■ **Goal of the exercise**:
Return the records that follow, matching each one exactly.

■ **Records supplied**:

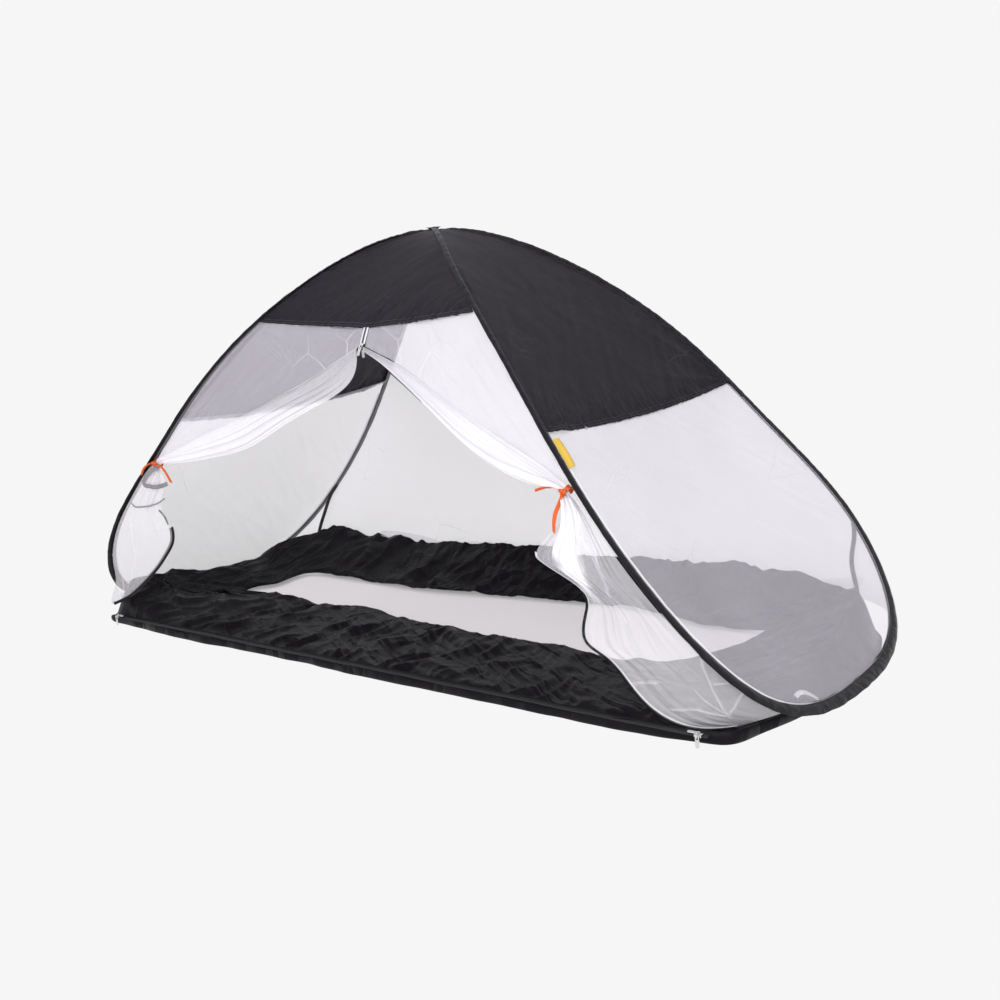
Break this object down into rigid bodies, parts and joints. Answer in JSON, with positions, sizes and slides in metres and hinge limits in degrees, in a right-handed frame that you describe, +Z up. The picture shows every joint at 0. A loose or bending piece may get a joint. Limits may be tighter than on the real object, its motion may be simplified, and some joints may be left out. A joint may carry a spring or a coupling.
{
  "type": "pop-up bed tent",
  "caption": "Pop-up mosquito-net tent for a bed: crossed sprung-wire hoops, black roof, white mesh walls, tied-back zipped door and a floor band to tuck under a mattress.",
  "frame": {"origin": "on the floor, under the middle of the tent", "axes": "+X along the bed towards the right end as seen from the door, +Y from the door to the back, +Z up"},
  "size_m": [2.024, 0.888, 0.9665],
  "materials": {
    "black_cloth": "tightly woven black polyester with a faint sheen",
    "white_mesh": "fine white insect netting, see-through",
    "spring_steel": "bare sprung steel wire",
    "zip_tape": "woven tape with a dark nylon coil",
    "zinc": "satin zinc die casting",
    "orange_ribbon": "matte woven ribbon",
    "yellow_tag": "plain woven tag, nothing printed on it",
    "black_webbing": "flat woven webbing",
    "white_tape": "flat woven tape"
  },
  "bodies": {
    "right_hoop": {"wire_right": "spring_steel", "ferrule_right": "spring_steel", "sleeve_right": "black_cloth", "roof_right": "black_cloth", "mesh_right": "white_mesh", "skirt_right": "black_cloth", "stay_right": "black_webbing", "tie_right": "orange_ribbon", "tie_end_right_a": "orange_ribbon", "tie_end_right_b": "orange_ribbon", "side_tag": "yellow_tag", "inner_tab": "white_tape"},
    "left_hoop": {"wire_left": "spring_steel", "ferrule_left": "spring_steel", "sleeve_left": "black_cloth", "roof_left": "black_cloth", "mesh_left": "white_mesh", "skirt_left": "black_cloth", "stay_left": "black_webbing", "tie_left": "orange_ribbon", "tie_end_left_a": "orange_ribbon", "tie_end_left_b": "orange_ribbon"},
    "canopy": {"apex_crossing": "black_cloth", "roof_front": "black_cloth", "roof_back": "black_cloth", "mesh_back": "white_mesh", "door_mesh_right": "white_mesh", "door_mesh_left": "white_mesh", "flap_swag_right": "white_mesh", "flap_swag_left": "white_mesh", "flap_tail_right": "white_mesh", "flap_tail_left": "white_mesh", "zip_flap_right": "zip_tape", "zip_flap_left": "zip_tape", "skirt_front": "black_cloth", "skirt_back": "black_cloth", "base_rim": "black_cloth", "zip_top": "zip_tape", "zip_base": "zip_tape"},
    "slider_top": {"slider_top": "zinc"},
    "pull_top_outer": {"pull_top_outer": "zinc"},
    "pull_top_inner": {"pull_top_inner": "zinc"},
    "slider_right": {"slider_right": "zinc"},
    "pull_right_top": {"pull_right_top": "zinc"},
    "pull_right_front": {"pull_right_front": "zinc"},
    "slider_left": {"slider_left": "zinc"},
    "pull_left_top": {"pull_left_top": "zinc"},
    "pull_left_front": {"pull_left_front": "zinc"}
  },
  "joints": [
    {"name": "hoop_fold", "type": "hinge", "parent": "right_hoop", "child": "left_hoop", "pos_m": [0, 0, 0.959], "axis": [0, -1, 0], "range_deg": [0, 80], "deforming": ["door_mesh_right", "flap_swag_right", "flap_tail_right", "zip_flap_right", "door_mesh_left", "flap_swag_left", "flap_tail_left", "zip_flap_left", "roof_front", "roof_back", "mesh_back", "skirt_front", "skirt_back", "skirt_right", "skirt_left", "base_rim", "zip_top", "zip_base"]},
    {"name": "canopy_follow", "type": "hinge", "parent": "right_hoop", "child": "canopy", "pos_m": [0, 0, 0.959], "axis": [0, -1, 0], "range_deg": [0, 45]},
    {"name": "slider_top_slide", "type": "slide", "parent": "canopy", "child": "slider_top", "axis": [0, 0.454, 0.891], "range_m": [0, 0.025]},
    {"name": "pull_top_outer_swing", "type": "hinge", "parent": "slider_top", "child": "pull_top_outer", "pos_m": [0, -0.28247, 0.71777], "axis": [-1, 0, 0], "range_deg": [0, 170]},
    {"name": "pull_top_inner_swing", "type": "hinge", "parent": "slider_top", "child": "pull_top_inner", "pos_m": [0, -0.27552, 0.71423], "axis": [1, 0, 0], "range_deg": [-30, 120]},
    {"name": "slider_right_slide", "type": "slide", "parent": "right_hoop", "child": "slider_right", "axis": [-1, 0, 0], "range_m": [0, 0.8]},
    {"name": "pull_right_top_swing", "type": "hinge", "parent": "slider_right", "child": "pull_right_top", "pos_m": [0.862, -0.4133, 0.0297], "axis": [0, 1, 0], "range_deg": [0, 170]},
    {"name": "pull_right_front_swing", "type": "hinge", "parent": "slider_right", "child": "pull_right_front", "pos_m": [0.862, -0.4202, 0.0258], "axis": [-1, 0, 0], "range_deg": [0, 120]},
    {"name": "slider_left_slide", "type": "slide", "parent": "left_hoop", "child": "slider_left", "axis": [1, 0, 0], "range_m": [0, 0.8]},
    {"name": "pull_left_top_swing", "type": "hinge", "parent": "slider_left", "child": "pull_left_top", "pos_m": [-0.862, -0.4133, 0.0297], "axis": [0, -1, 0], "range_deg": [0, 170]},
    {"name": "pull_left_front_swing", "type": "hinge", "parent": "slider_left", "child": "pull_left_front", "pos_m": [-0.862, -0.4202, 0.0258], "axis": [-1, 0, 0], "range_deg": [0, 120]}
  ],
  "couplings": [
    {"joint": "canopy_follow", "follows": "hoop_fold", "ratio": 0.5}
  ]
}
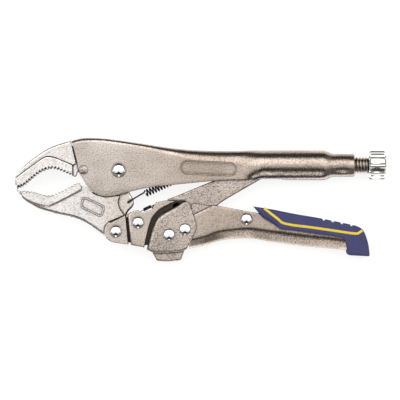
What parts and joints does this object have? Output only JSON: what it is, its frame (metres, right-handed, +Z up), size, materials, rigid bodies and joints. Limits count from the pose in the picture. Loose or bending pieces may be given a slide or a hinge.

■ **Solution**:
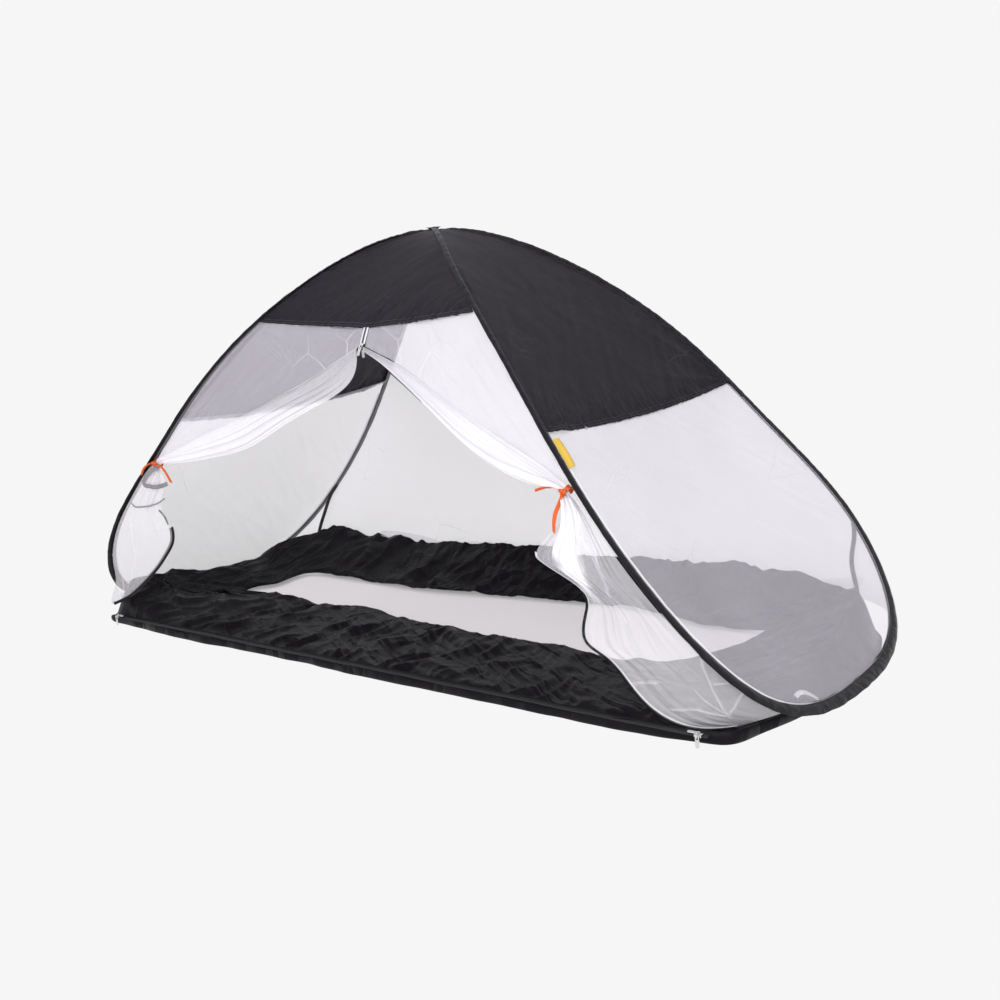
Break this object down into rigid bodies, parts and joints. Answer in JSON, with positions, sizes and slides in metres and hinge limits in degrees, in a right-handed frame that you describe, +Z up. The picture shows every joint at 0. A loose or bending piece may get a joint. Limits may be tighter than on the real object, its motion may be simplified, and some joints may be left out. A joint may carry a spring or a coupling.
{
  "type": "pop-up bed tent",
  "caption": "Pop-up mosquito-net tent for a bed: crossed sprung-wire hoops, black roof, white mesh walls, tied-back zipped door and a floor band to tuck under a mattress.",
  "frame": {"origin": "on the floor, under the middle of the tent", "axes": "+X along the bed towards the right end as seen from the door, +Y from the door to the back, +Z up"},
  "size_m": [2.024, 0.888, 0.9665],
  "materials": {
    "black_cloth": "tightly woven black polyester with a faint sheen",
    "white_mesh": "fine white insect netting, see-through",
    "spring_steel": "bare sprung steel wire",
    "zip_tape": "woven tape with a dark nylon coil",
    "zinc": "satin zinc die casting",
    "orange_ribbon": "matte woven ribbon",
    "yellow_tag": "plain woven tag, nothing printed on it",
    "black_webbing": "flat woven webbing",
    "white_tape": "flat woven tape"
  },
  "bodies": {
    "right_hoop": {"wire_right": "spring_steel", "ferrule_right": "spring_steel", "sleeve_right": "black_cloth", "roof_right": "black_cloth", "mesh_right": "white_mesh", "skirt_right": "black_cloth", "stay_right": "black_webbing", "tie_right": "orange_ribbon", "tie_end_right_a": "orange_ribbon", "tie_end_right_b": "orange_ribbon", "side_tag": "yellow_tag", "inner_tab": "white_tape"},
    "left_hoop": {"wire_left": "spring_steel", "ferrule_left": "spring_steel", "sleeve_left": "black_cloth", "roof_left": "black_cloth", "mesh_left": "white_mesh", "skirt_left": "black_cloth", "stay_left": "black_webbing", "tie_left": "orange_ribbon", "tie_end_left_a": "orange_ribbon", "tie_end_left_b": "orange_ribbon"},
    "canopy": {"apex_crossing": "black_cloth", "roof_front": "black_cloth", "roof_back": "black_cloth", "mesh_back": "white_mesh", "door_mesh_right": "white_mesh", "door_mesh_left": "white_mesh", "flap_swag_right": "white_mesh", "flap_swag_left": "white_mesh", "flap_tail_right": "white_mesh", "flap_tail_left": "white_mesh", "zip_flap_right": "zip_tape", "zip_flap_left": "zip_tape", "skirt_front": "black_cloth", "skirt_back": "black_cloth", "base_rim": "black_cloth", "zip_top": "zip_tape", "zip_base": "zip_tape"},
    "slider_top": {"slider_top": "zinc"},
    "pull_top_outer": {"pull_top_outer": "zinc"},
    "pull_top_inner": {"pull_top_inner": "zinc"},
    "slider_right": {"slider_right": "zinc"},
    "pull_right_top": {"pull_right_top": "zinc"},
    "pull_right_front": {"pull_right_front": "zinc"},
    "slider_left": {"slider_left": "zinc"},
    "pull_left_top": {"pull_left_top": "zinc"},
    "pull_left_front": {"pull_left_front": "zinc"}
  },
  "joints": [
    {"name": "hoop_fold", "type": "hinge", "parent": "right_hoop", "child": "left_hoop", "pos_m": [0, 0, 0.959], "axis": [0, -1, 0], "range_deg": [0, 80], "deforming": ["door_mesh_right", "flap_swag_right", "flap_tail_right", "zip_flap_right", "door_mesh_left", "flap_swag_left", "flap_tail_left", "zip_flap_left", "roof_front", "roof_back", "mesh_back", "skirt_front", "skirt_back", "skirt_right", "skirt_left", "base_rim", "zip_top", "zip_base"]},
    {"name": "canopy_follow", "type": "hinge", "parent": "right_hoop", "child": "canopy", "pos_m": [0, 0, 0.959], "axis": [0, -1, 0], "range_deg": [0, 45]},
    {"name": "slider_top_slide", "type": "slide", "parent": "canopy", "child": "slider_top", "axis": [0, 0.454, 0.891], "range_m": [0, 0.025]},
    {"name": "pull_top_outer_swing", "type": "hinge", "parent": "slider_top", "child": "pull_top_outer", "pos_m": [0, -0.28247, 0.71777], "axis": [-1, 0, 0], "range_deg": [0, 170]},
    {"name": "pull_top_inner_swing", "type": "hinge", "parent": "slider_top", "child": "pull_top_inner", "pos_m": [0, -0.27552, 0.71423], "axis": [1, 0, 0], "range_deg": [-30, 120]},
    {"name": "slider_right_slide", "type": "slide", "parent": "right_hoop", "child": "slider_right", "axis": [-1, 0, 0], "range_m": [0, 0.8]},
    {"name": "pull_right_top_swing", "type": "hinge", "parent": "slider_right", "child": "pull_right_top", "pos_m": [0.862, -0.4133, 0.0297], "axis": [0, 1, 0], "range_deg": [0, 170]},
    {"name": "pull_right_front_swing", "type": "hinge", "parent": "slider_right", "child": "pull_right_front", "pos_m": [0.862, -0.4202, 0.0258], "axis": [-1, 0, 0], "range_deg": [0, 120]},
    {"name": "slider_left_slide", "type": "slide", "parent": "left_hoop", "child": "slider_left", "axis": [1, 0, 0], "range_m": [0, 0.8]},
    {"name": "pull_left_top_swing", "type": "hinge", "parent": "slider_left", "child": "pull_left_top", "pos_m": [-0.862, -0.4133, 0.0297], "axis": [0, -1, 0], "range_deg": [0, 170]},
    {"name": "pull_left_front_swing", "type": "hinge", "parent": "slider_left", "child": "pull_left_front", "pos_m": [-0.862, -0.4202, 0.0258], "axis": [-1, 0, 0], "range_deg": [0, 120]}
  ],
  "couplings": [
    {"joint": "canopy_follow", "follows": "hoop_fold", "ratio": 0.5}
  ]
}
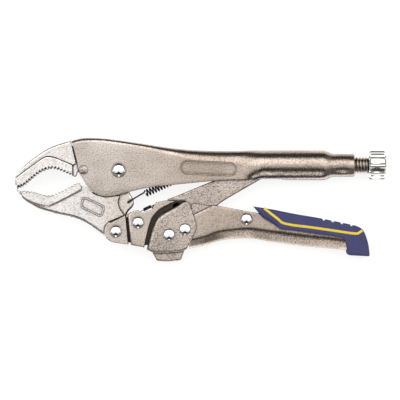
What parts and joints does this object have? Output only JSON: what it is, its frame (metres, right-handed, +Z up), size, materials, rigid bodies and joints. Limits count from the pose in the picture. Loose or bending pieces may be given a slide or a hinge.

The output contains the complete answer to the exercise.